Piwowarski will now continue to serve as command sergeant major for the New York Army National Guard, while Giaquinto wears two hats as New York National Guard senior enlisted leader and ANG command chief.

The job switch will make Giaquinto competitive for the top enlisted positions at the national level, explained Maj. Gen. Anthony German, adjutant general of New York, while also ensuring a first rate SNCO was doing the job.

“Command Sgt. Major Piwowarski has been in the position for the last two years. He did a great job, and he is now competitive at the national level to be the command sergeant major of the National Guard, or any other position the Army needs,” German said. “So to be fair, on the Air Guard side, I wanted to make sure we were competitive on the national level.”

Giaquinto has the skills to go out into the field, learn what Soldiers and Airmen are concerned about, while also communicating on his behalf, German said.

Giaquinto played a key role in putting together classes to help Guard Airmen learn what they need to know to advance their careers, German said. He’s challenged her to look into doing the same thing for Army Guard Soldiers, German added.

After leaving the Army in 1987, where she served as an administrative specialist at U.S. Army Europe Headquarters in Heidelberg, Germany, Giaquinto had a 10 year break in service. 

In 1997 she joined the 109th Airlift Wing in Scotia, New York, the New York Air Guard unit which specializes in flying in the Antarctic and Arctic. 

She served in information management, administration and human resources jobs at the 109th AW between 1997 and 2011. She also deployed to Afghanistan in 2009 in support of Operation Enduring Freedom.

From 2011 to 2013, she served as personnel superintendent at the New York ANG Headquarters in Latham. 

In 2013 she was named command chief for the 109th AW, a position she held until 2016.

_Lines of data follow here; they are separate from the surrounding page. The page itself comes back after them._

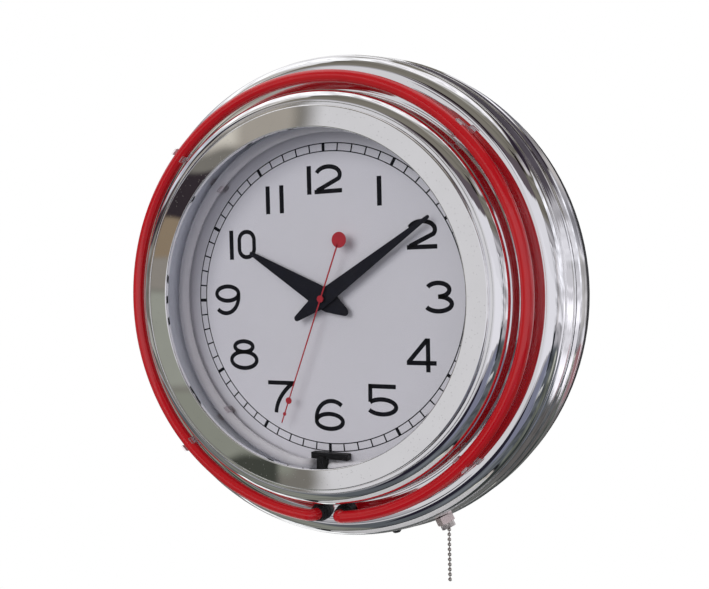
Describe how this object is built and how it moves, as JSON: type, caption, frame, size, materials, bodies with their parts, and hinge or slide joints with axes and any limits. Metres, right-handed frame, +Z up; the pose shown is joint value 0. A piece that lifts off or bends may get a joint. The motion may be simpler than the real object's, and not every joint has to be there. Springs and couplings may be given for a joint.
{
  "type": "neon advertising wall clock",
  "caption": "Round wall clock in a stepped chrome case, with an exposed red neon ring in a channel, a white ring round the dial, quartz movement and pull-chain switch.",
  "frame": {"origin": "on the clock's axis, in the plane of the wall that the rear cover rests against", "axes": "+Z up, +Y into the wall, -Y out through the dial, +X to the right of someone reading the dial"},
  "size_m": [0.4144, 0.1075, 0.4431],
  "materials": {
    "plated_case": "polished chrome plate",
    "plated_bezel": "polished chrome plate",
    "lens_glass": "clear flat glass",
    "white_reflector": "white enamel",
    "dial_face": "satin pale grey enamel with black markings",
    "black_cover": "satin black paint",
    "black_plastic": "moulded black",
    "white_plastic": "moulded white",
    "black_rubber": "moulded rubber",
    "zinc_steel": "zinc plate",
    "dark_screws": "black oxide",
    "red_glass": "red glass tube, unlit",
    "white_glass": "phosphor-coated white tube, unlit",
    "clear_plastic": "clear plastic",
    "red_wire": "silicone sleeve",
    "white_wire": "silicone sleeve",
    "black_wire": "silicone sleeve",
    "copper_winding": "enamelled copper wire",
    "brown_bakelite": "brown bakelite",
    "nickel": "nickel plate",
    "nickel_collar": "tarnished nickel plate",
    "nickel_chain": "nickel plate",
    "brass": "turned brass",
    "green_board": "printed board",
    "magnet": "sintered magnet",
    "battery_sleeve": "printed sleeve, no marks",
    "black_hands": "gloss black",
    "red_hand": "red paint"
  },
  "bodies": {
    "clock": {"front_shell": "plated_case", "bezel_ring": "plated_bezel", "lens": "lens_glass", "inner_reflector": "white_reflector", "dial": "dial_face", "back_cover": "black_cover", "hanger_plate": "zinc_steel", "cord_gland": "black_rubber", "cover_screws": "dark_screws", "reflector_screws": "zinc_steel", "outer_neon_tube": "red_glass", "outer_tube_boots": "black_rubber", "outer_tube_clips": "clear_plastic", "outer_tube_leads": "red_wire", "inner_neon_tube": "white_glass", "inner_tube_boots": "black_rubber", "inner_tube_clips": "clear_plastic", "inner_tube_leads": "white_wire", "tube_end_bracket": "black_plastic", "power_supply_box": "black_plastic", "power_supply_lid": "black_plastic", "power_supply_screws": "zinc_steel", "supply_transformer": "copper_winding", "switch_body": "brown_bakelite", "switch_cap": "brown_bakelite", "switch_collar": "nickel_collar", "chain_bell": "nickel", "switch_bracket": "zinc_steel", "bracket_screw": "dark_screws", "switch_leads": "black_wire", "movement_case": "black_plastic", "movement_cover": "black_plastic", "movement_washer": "black_rubber", "movement_nut": "brass", "circuit_board": "green_board", "drive_coil": "copper_winding", "stator": "zinc_steel", "battery": "battery_sleeve", "battery_contacts": "zinc_steel"},
    "hour": {"hour_wheel": "white_plastic", "hour_hand": "black_hands"},
    "minute": {"minute_arbor": "brass", "minute_hand": "black_hands"},
    "second": {"second_arbor": "brass", "second_hand": "red_hand"},
    "setting": {"setting_wheel": "white_plastic", "set_knob": "white_plastic"},
    "step": {"step_wheel": "white_plastic"},
    "rotor": {"rotor": "magnet"},
    "hatch": {"battery_hatch": "black_plastic"},
    "pull": {"pull_link": "nickel_chain"},
    "knuckle": {"chain_knuckle": "nickel_chain"},
    "chain": {"pull_chain": "nickel_chain"},
    "cam": {"switch_cam": "white_plastic"}
  },
  "joints": [
    {"name": "minute_turn", "type": "hinge", "parent": "clock", "child": "minute", "pos_m": [0, -0.066, 0], "axis": [0, 1, 0], "continuous": true},
    {"name": "hour_turn", "type": "hinge", "parent": "clock", "child": "hour", "pos_m": [0, -0.066, 0], "axis": [0, 1, 0], "continuous": true},
    {"name": "setting_turn", "type": "hinge", "parent": "clock", "child": "setting", "pos_m": [-0.01212, -0.056, 0], "axis": [0, 1, 0], "continuous": true},
    {"name": "second_turn", "type": "hinge", "parent": "clock", "child": "second", "pos_m": [0, -0.066, 0], "axis": [0, 1, 0], "continuous": true},
    {"name": "step_turn", "type": "hinge", "parent": "clock", "child": "step", "pos_m": [0.00768, -0.054, 0.00768], "axis": [0, 1, 0], "continuous": true},
    {"name": "rotor_turn", "type": "hinge", "parent": "clock", "child": "rotor", "pos_m": [0.01267, -0.054, 0.01267], "axis": [0, 1, 0], "continuous": true},
    {"name": "hatch_lift", "type": "slide", "parent": "clock", "child": "hatch", "axis": [0, 1, 0], "range_m": [0, 0.02]},
    {"name": "chain_pull", "type": "slide", "parent": "clock", "child": "pull", "axis": [0, 0, -1], "range_m": [0, 0.006]},
    {"name": "cam_turn", "type": "hinge", "parent": "clock", "child": "cam", "pos_m": [0.0864, -0.048, -0.16528], "axis": [0, 1, 0], "range_deg": [0, 30.5]},
    {"name": "chain_sway", "type": "hinge", "parent": "pull", "child": "knuckle", "pos_m": [0.0997, -0.048, -0.19231], "axis": [0, 1, 0], "range_deg": [-25, 25]},
    {"name": "chain_swing", "type": "hinge", "parent": "knuckle", "child": "chain", "pos_m": [0.0997, -0.048, -0.19651], "axis": [1, 0, 0], "range_deg": [-25, 25]}
  ],
  "couplings": [
    {"joint": "hour_turn", "follows": "minute_turn", "ratio": 0.083333},
    {"joint": "setting_turn", "follows": "minute_turn", "ratio": -0.33333},
    {"joint": "step_turn", "follows": "second_turn", "ratio": -5},
    {"joint": "rotor_turn", "follows": "second_turn", "ratio": 30},
    {"joint": "cam_turn", "follows": "chain_pull", "rad_per_m": 87.266}
  ]
}
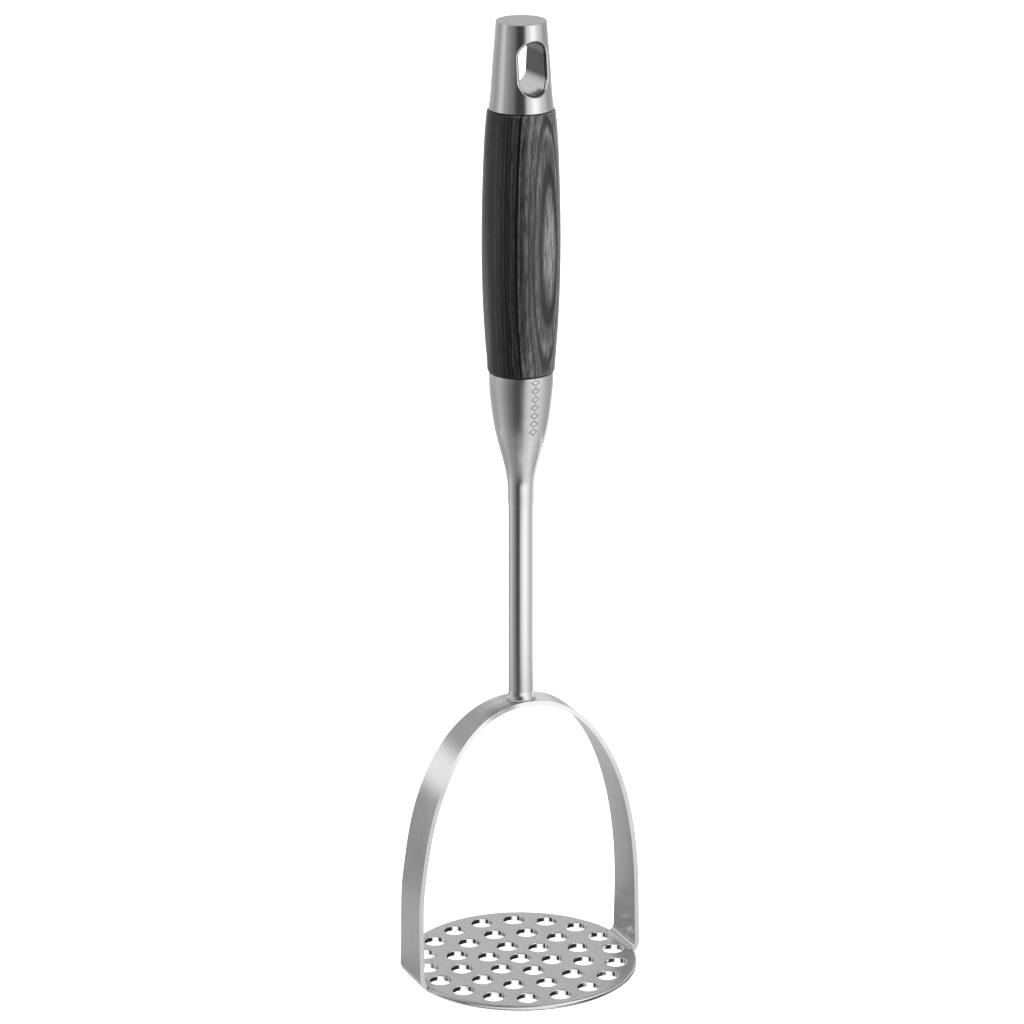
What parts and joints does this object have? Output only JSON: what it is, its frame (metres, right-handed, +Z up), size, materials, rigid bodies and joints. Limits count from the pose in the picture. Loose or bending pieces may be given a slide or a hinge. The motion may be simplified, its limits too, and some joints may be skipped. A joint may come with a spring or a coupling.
{
  "type": "potato masher",
  "caption": "Hand masher: flat perforated round disk on an arched steel strap, a round shank and flared bolster, a dark wooden barrel grip and a steel end cap with a hanging slot.",
  "frame": {"origin": "centre of the underside of the mashing disk, on the handle's axis", "axes": "+Z up along the handle; the arch of the strap lies in the XZ plane, with its feet at +X and -X"},
  "size_m": [0.0824, 0.08, 0.33],
  "materials": {
    "disk_steel": "satin, fine blasted top with polished hole edges",
    "strap_steel": "satin, brushed along its length",
    "weld_steel": "polished weld",
    "shank_steel": "semi-polished",
    "bolster_steel": "fine turned satin",
    "cap_steel": "fine turned satin",
    "tang_steel": "plain threaded rod",
    "grip_wood": "dark laminated wood, satin sealed",
    "adhesive": "cured epoxy",
    "seal": "thin dark sealing bead"
  },
  "bodies": {
    "root": {"masher_disk": "disk_steel", "yoke_strap": "strap_steel", "foot_weld_left": "weld_steel", "foot_weld_right": "weld_steel", "shank_weld": "weld_steel", "shank_rod": "shank_steel", "bolster": "bolster_steel", "tang": "tang_steel", "lower_seal": "seal", "wood_grip": "grip_wood", "grip_adhesive": "adhesive", "upper_seal": "seal", "end_cap": "cap_steel"}
  },
  "joints": []
}
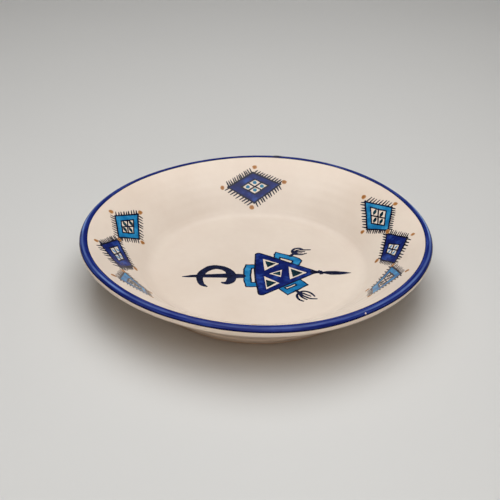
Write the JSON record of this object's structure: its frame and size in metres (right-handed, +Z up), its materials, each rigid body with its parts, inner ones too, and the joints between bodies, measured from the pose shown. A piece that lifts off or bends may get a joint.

“I am pretty excited that I am the first female in this job,” Giaquinto said. “I hope it breeds awareness that just because it has never been held by a female, and it has never been held by an Air Guard member, that doesn’t mean that it can’t. We have to get out of the mindset that just because that’s the way it has always been doesn’t mean that is the way it has to be. People should be selected for ability and potential, for diversity of thought and experience, and not judge a book by its cover.” 

In her role as state command chief for the ANG, she’s been visiting Air Guard units around the state talking to Airmen and hearing their stories, Giaquinto said.

She brings what she learns; that they are constantly training to be mission ready, supporting domestic ops and supporting warfighting efforts, while still pursuing professional development; back to German and other Air Guard senior leaders. 

“Now I’ll be doing the same thing on the Army side,” Giaquinto said. “I want to make sure the command sergeants major, the sergeants major and all the other NCOs, have everything they need to be able to train, mentor and develop their Soldiers.”

It will be more challenging meeting Army Guard Soldiers because they are spread out in more than 40 locations around the state, while the Air Guard’s personnel are centralized at five bases.

Giaquinto thinks her experiences as an active duty Soldier and traditional and full-time Air Guard member will help her relate to New York’s Soldiers and Airmen. 

“I joined the Air National Guard as a single mom with a full-time civilian job, so I know what it is like to be in the military with young children,” she said.

She’s also now part of a dual military family. Her husband is a member of the 109th AW, she has a daughter in college, a son just starting high school and a married daughter in the Kentucky ANG.

“I think my situation helps me relate to Soldiers and Airmen and family members too,” Giaquinto said. “I’ve been the one deployed with the family back home, and I’ve also been the one at home while my husband was deployed. I think my life and work experiences help me relate to Soldiers and Airmen. I hope the Soldiers and Airmen are comfortable talking to me.”